Graduate school academic requirements
Each graduate course must be completed with a grade of "C" or better for the credit to be acceptable toward an advanced degree.
In addition, students must maintain good standing with an overall cumulative graduate credit GPA of at least 3.0 on a scale of 4.0. Students must have a minimum GPA of 3.0 in order to meet graduation eligibility. All graduate students must maintain a cumulative graduate GPA of 3.0. If their GPA drops below 3.0, they are either placed on probation or dismissed. Undergraduate courses will not count towards graduate GPA.
If the student’s cumulative grade-point total is between 2.31 and 2.99, the student is placed on probation. The student must then raise her/his cumulative graduate GPA to 3.0 by the end of the following semester or the student will be dismissed from graduate standing. Thesis, dissertation, S/U graded credits, and transfer credits have no impact on a student’s GPA.
If the graduate grade-point total is 2.30 or lower, the student is dismissed from graduate standing, or if the graduate GPA remains below 3.0 for two (2) consecutive semesters, the student is dismissed from graduate standing.

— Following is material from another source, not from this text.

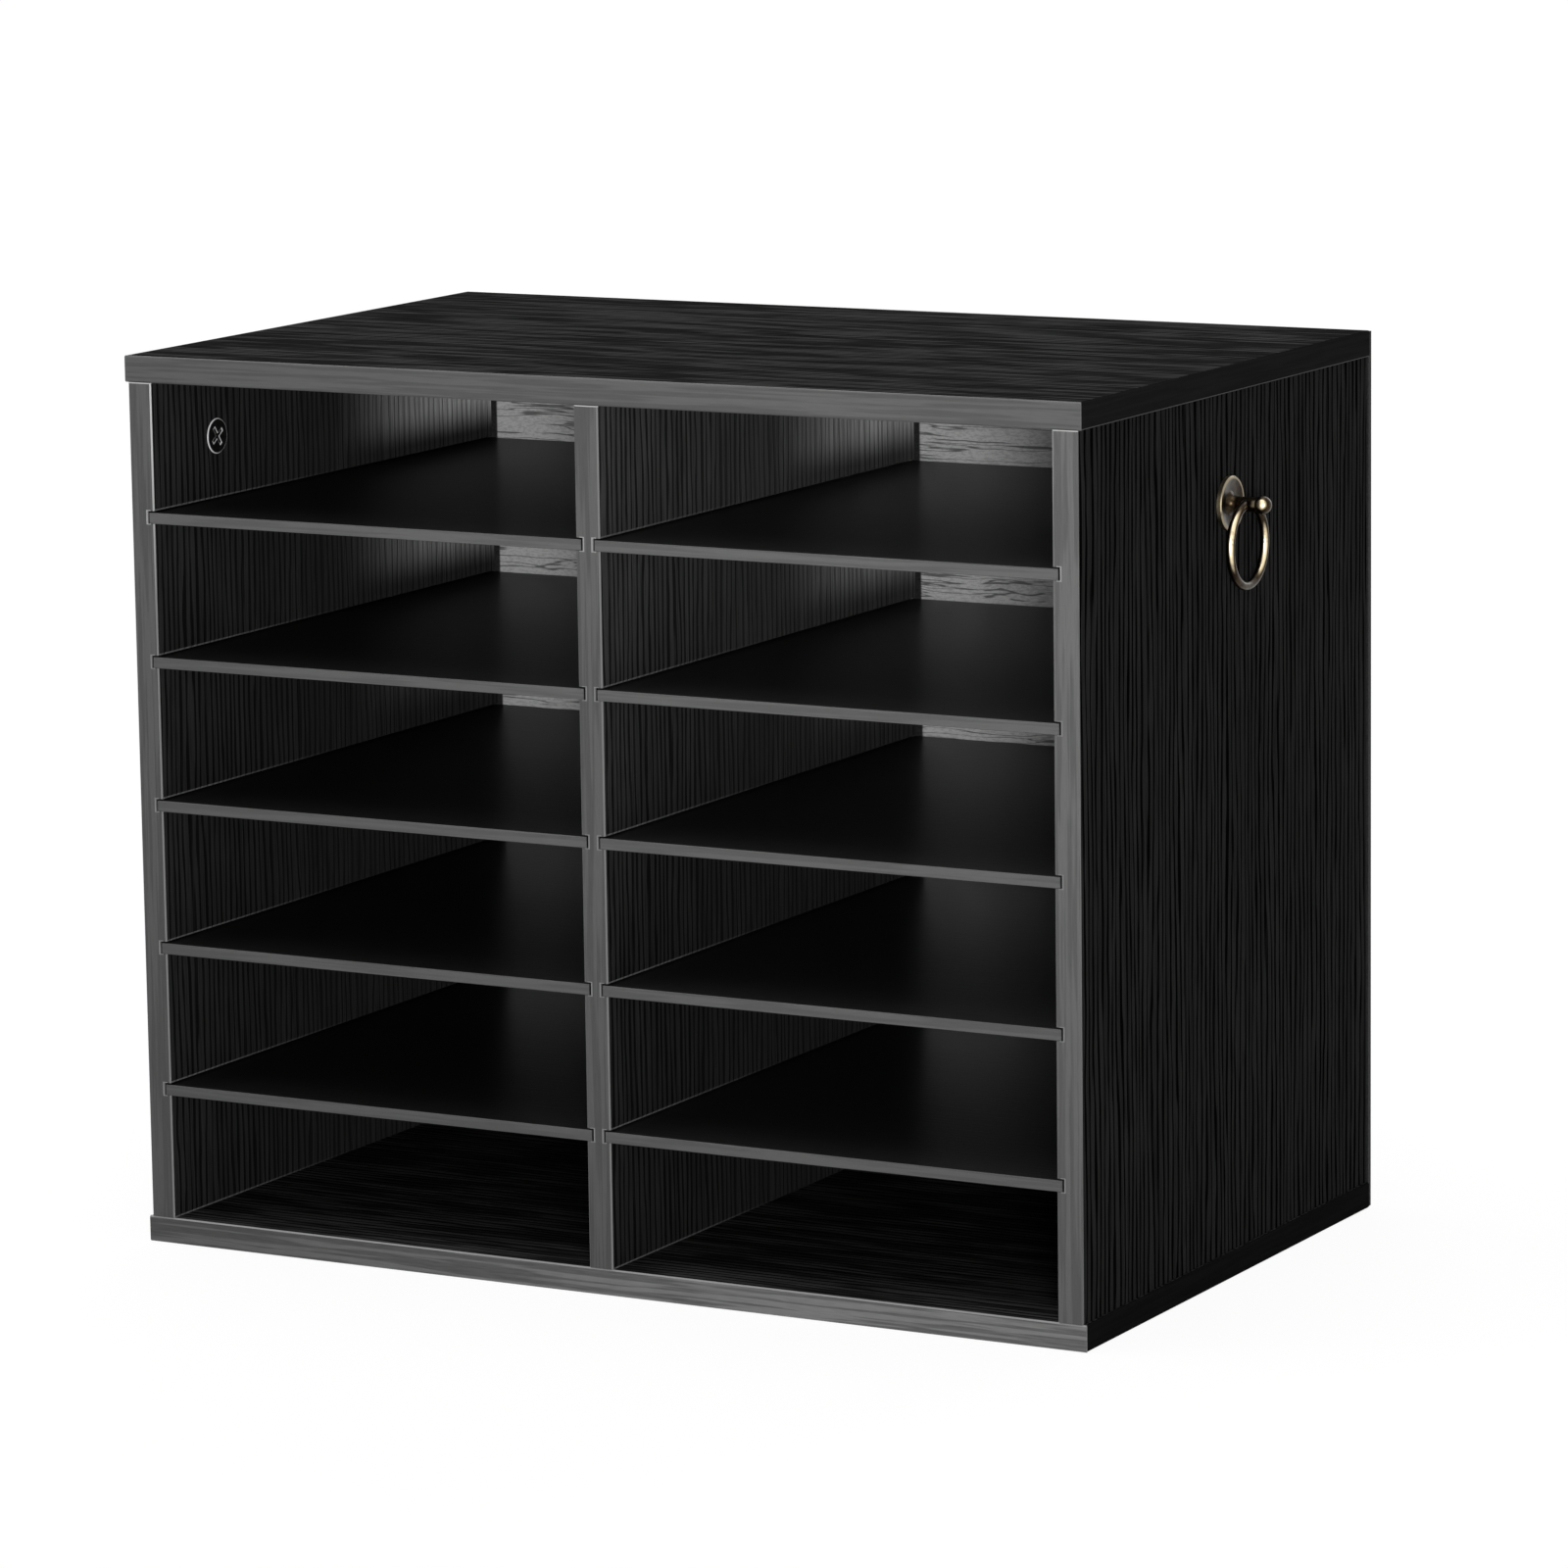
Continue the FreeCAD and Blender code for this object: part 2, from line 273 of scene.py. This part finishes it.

Dismissed students are no longer in a graduate program but may take graduate-level courses as a Grad Special. Students wishing to complete their degree must obtain approval to take graduate-level courses, raise their graduate GPA to at least 3.0, and then re-apply to a graduate program. Any courses taken to raise their GPA will be included in the graduate special/ transfer credit limitation (12 credits for master’s degrees).